We hold that the trial court did not err in awarding prejudgment interest for the reasons that Figueroa argues. We overrule issue one in its entirety.
CONCLUSION
We affirm the judgment of the trial court.
Sherry Radack
Chief Justice
Panel consists of Chief Justice Radack and Justices Alcala and Higley.
[1] Moreover, Figueroa prays only for a remand, not for a rendition.
[2] Figueora does not challenge the excessiveness of the damages awarded. See Golden Eagle Archery, Inc. v. Jackson, 116 S.W.3d 757, 773-74 (Tex. 2003) (providing that in reviewing excessiveness challenge, court considers “all the evidence that bears on the challenged category of damages, even if the evidence also relates to another category of damages” and that “if more than one award in overlapping categories is challenged as excessive,” court must “consider all the evidence that relates to the total amount awarded in all overlapping categories to determine if the total amount awarded was excessive.”).
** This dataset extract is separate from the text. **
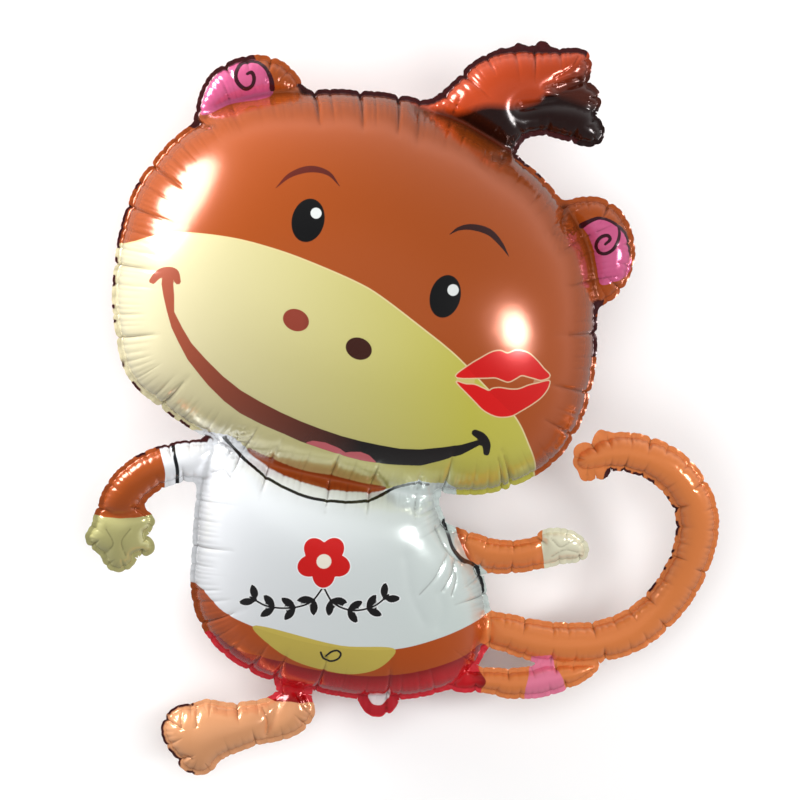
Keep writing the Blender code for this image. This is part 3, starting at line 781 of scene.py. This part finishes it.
class Print:
    """Where each colour of the print lies: signed distances in millimetres, positive inside."""

    REACH = 12.0

    def __init__(self, flat):
        self.x, self.y = flat[:, 0] / UNIT, flat[:, 1] / UNIT

    def near(self, line):
        """The points round an outline."""
        low, high = line[:, :2].min(axis=0) - self.REACH, line[:, :2].max(axis=0) + self.REACH
        across = (self.x > low[0]) & (self.x < high[0])
        return np.nonzero(across & (self.y > low[1]) & (self.y < high[1]))[0]

    def field(self, line, distance):
        """A distance field round one outline."""
        chosen = self.near(line)
        result = np.full(len(self.x), -self.REACH)
        result[chosen] = np.maximum(-distance(self.x[chosen], self.y[chosen], line), -self.REACH)
        return result

    def area(self, outline, smooth=True):
        """Inside an outline."""
        line = smooth_curve(outline, True) / UNIT if smooth else np.array(outline, float)
        return self.field(line, loop_distance)

    def stroke(self, points, breadth=0.0):
        """Within a drawn line, whose points may carry its half breadth."""
        return self.field(smooth_curve(points, False) / UNIT, line_distance) + breadth / 2

    def turned(self, centre, degrees):
        """Coordinates along and across a shape that is turned anticlockwise."""
        turn = np.radians(degrees)
        x, y = self.x - centre[0], self.y - centre[1]
        return x * np.cos(turn) + y * np.sin(turn), y * np.cos(turn) - x * np.sin(turn)

    def oval(self, centre, radii, degrees=0.0):
        """Inside an ellipse."""
        u, v = self.turned(centre, degrees)
        grown = np.hypot(u / radii[0], v / radii[1])
        return np.maximum((1 - grown) * min(radii), -self.REACH)

    def leaf(self, centre, degrees):
        """Inside a pointed leaf."""
        length, breadth = LEAF_SIZE
        u, v = self.turned(centre, degrees)
        width = breadth / 2 * (1 - (2 * u / length) ** 2)
        return np.maximum(np.minimum(width - np.abs(v), length / 2 - np.abs(u)), -self.REACH)

    def petals(self):
        """Inside five round petals."""
        u, v = self.turned(FLOWER[0], 0.0)
        return np.maximum(petal_edge(np.arctan2(v, u)) - np.hypot(u, v), -self.REACH)

    def leaves(self):
        """The stems and their leaves."""
        result = np.full(len(self.x), -self.REACH)
        for stem in STEMS:
            result = np.maximum(result, self.stroke(stem, 2.2))
            curve = smooth_curve(stem, False) / UNIT
            for share in np.linspace(0.22, 0.95, LEAVES_A_SIDE):
                number = int(share * (len(curve) - 2))
                run = curve[number + 1] - curve[number]
                heading = np.degrees(np.arctan2(run[1], run[0]))
                for lean in (LEAF_LEAN, -LEAF_LEAN):
                    turn = np.radians(heading + lean)
                    middle = curve[number] + 0.52 * LEAF_SIZE[0] * np.array([np.cos(turn), np.sin(turn)])
                    result = np.maximum(result, self.leaf(middle, heading + lean))
        return result

    def from_tab(self):
        """Distance to the middle of the tab's ring."""
        return np.hypot(self.x - TAB_CENTRE[0], self.y - TAB_CENTRE[1] - TAB_RING_RISE)

    def tab_ring(self):
        """Inside the printed ring of the filling tab."""
        low, high = TAB_RING
        return np.maximum((high - low) / 2 - np.abs(self.from_tab() - (low + high) / 2), -self.REACH)

    def tab_film(self):
        """Inside the clear film that the tab's ring goes round."""
        return np.maximum(sum(TAB_RING) / 2 - self.from_tab(), -self.REACH)

    def union(self, fields):
        """Several areas of one colour."""
        return np.maximum.reduce(list(fields))

    def dark_rim(self, along, depth):
        """Where the rim is dark, in dashes or all along."""
        result = np.full(len(self.x), -self.REACH)
        for (x, y), radius, beat, share in DARK_RIMS:
            zone = radius - np.hypot(self.x - x, self.y - y)
            if beat:
                place = along / UNIT
                drift = sum(size * np.sin(place / length) for size, length in DASH_DRIFT)
                wave = np.cos(2 * np.pi * place / beat + drift)
                size, length = DASH_SHARE_DRIFT
                share = share * (1 + size * np.sin(place / length))
                zone = np.minimum(zone, (wave - np.cos(np.pi * share)) * beat / 6)
                zone = np.minimum(zone, -depth - DASH_STARTS)
            result = np.maximum(result, zone)
        return np.maximum(result, -self.REACH)

    def front(self):
        """Every colour of the face side."""
        smile = self.area(joined(SMILE_INNER, SMILE_OUTER[::-1]), False)
        tongue = self.area(joined(TONGUE_TOP, [(-49, -80), (-126, -80)]), False)
        muzzle = MUZZLE_EDGE + MUZZLE_FOOT
        return {
            "muzzle": self.area(muzzle),
            "smile": self.union([smile, *(self.stroke(end) for end in SMILE_ENDS)]),
            "tongue": np.minimum(smile, tongue),
            "brows": self.union(self.stroke(brow) for brow in BROWS),
            "eyes": self.union(self.oval(*eye, -EYE_LEAN) for eye in EYES),
            "glints": self.union(self.oval(*glint) for glint in GLINTS),
            "nostrils": self.union(self.oval(*nostril, NOSTRIL_TURN) for nostril in NOSTRILS),
            "lips": self.union(self.area(lip) for lip in LIPS),
            "ear_pink": self.union(self.area(pink) for pink in EAR_PINKS),
            "ear_lines": self.union(self.stroke(line) for line in EAR_LINES),
            "neck_gap": self.area(NECK_GAP),
            "black_lines": self.union([
                self.stroke(COLLAR, 3.4), *(self.stroke(stripe, 4.2) for stripe in SLEEVE_STRIPES),
                self.stroke(NAVEL, 2.4),
            ]),
            "belly": self.area(BELLY),
            "petals": self.petals(),
            "flower_eye": self.oval(FLOWER[0], (FLOWER_EYE, FLOWER_EYE)),
            "leaves": self.leaves(),
        }

    def both(self):
        """The colours that go round to the back."""
        return {
            "shirt": self.area(SHIRT),
            "shorts": self.area(SHORTS),
            "hands": self.union(self.area(hand, False) for hand in HANDS),
            "leg_patch": self.area(LEG_PATCH, False),
            "hair_shade": np.minimum(self.area(HAIR_SHADE), self.area(HAIR_AREA, False)),
            "hair_tips": self.area(HAIR_TIPS),
            "torso": self.area(TORSO),
            "hair": self.area(HAIR_AREA, False),
            "foot": self.area(FOOT_AREA, False),
            # The area of the tail and right arm that is made lighter as painted light.
            "limbs": self.area(LIT_LIMB_AREA, False),
            "tab_film": self.tab_film(),
            "tab_ring": self.tab_ring(),
        }


def joined(*lines):
    """Lines run on into one outline."""
    return [tuple(place) for line in lines for place in line]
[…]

[3] In one sentence of her appellate brief, Figueroa states, “There was also no expert testimony provided to inform the jury as to the alleged level of pain directly attributable to the collision as opposed to the alleged level of pain directly attributable to [Davis's] preexisting back injury.” She does not brief this argument separately. More importantly, Figueroa does not advise where she preserved such a sufficiency challenge based on lack of expert testimony, and we have not found it in her motion for new trial, her motion for directed verdict, or in her objections at the charge conference. In fact, the only sufficiency challenge based on lack of expert testimony that we have located is that contained in her motion for new trial, which complained solely that expert testimony was required to prove Davis’s dental injuries. We thus do not address this argument. See Tex. R. App. P. 33.1(a)(1).
[4] In his appellee’s brief, Davis asks us to modify the prejudgment interest award. However, he did not file a notice of appeal, and we may thus not grant the relief that he requests. See Tex. R. App. P. 25.1(c).
[5] In his appellee’s brief, Davis contends that Figueroa produced no evidence of the $3,000 offer. However, Davis’s counsel’s courtroom admission replaced the need to enter evidence of this fact. See Bowen v. Robison, 227 S.W.3d 86, 92 (Tex. App.—Houston [1st Dist.] 2006, pet. denied) (“A judicial admission is a formal waiver of proof that dispenses with the production of evidence on an issue.”).
[6] Figueroa contends that that $3,000 offer remained open, as a matter of law, even after Davis’s counteroffer, but it did not. See Blackstone v. Thalman, 949 S.W.2d 470, 473 (Tex. App.—Houston [14th Dist.] 1997, no writ) (“A counteroffer constitutes a rejection, not an acceptance, of the original offer.”).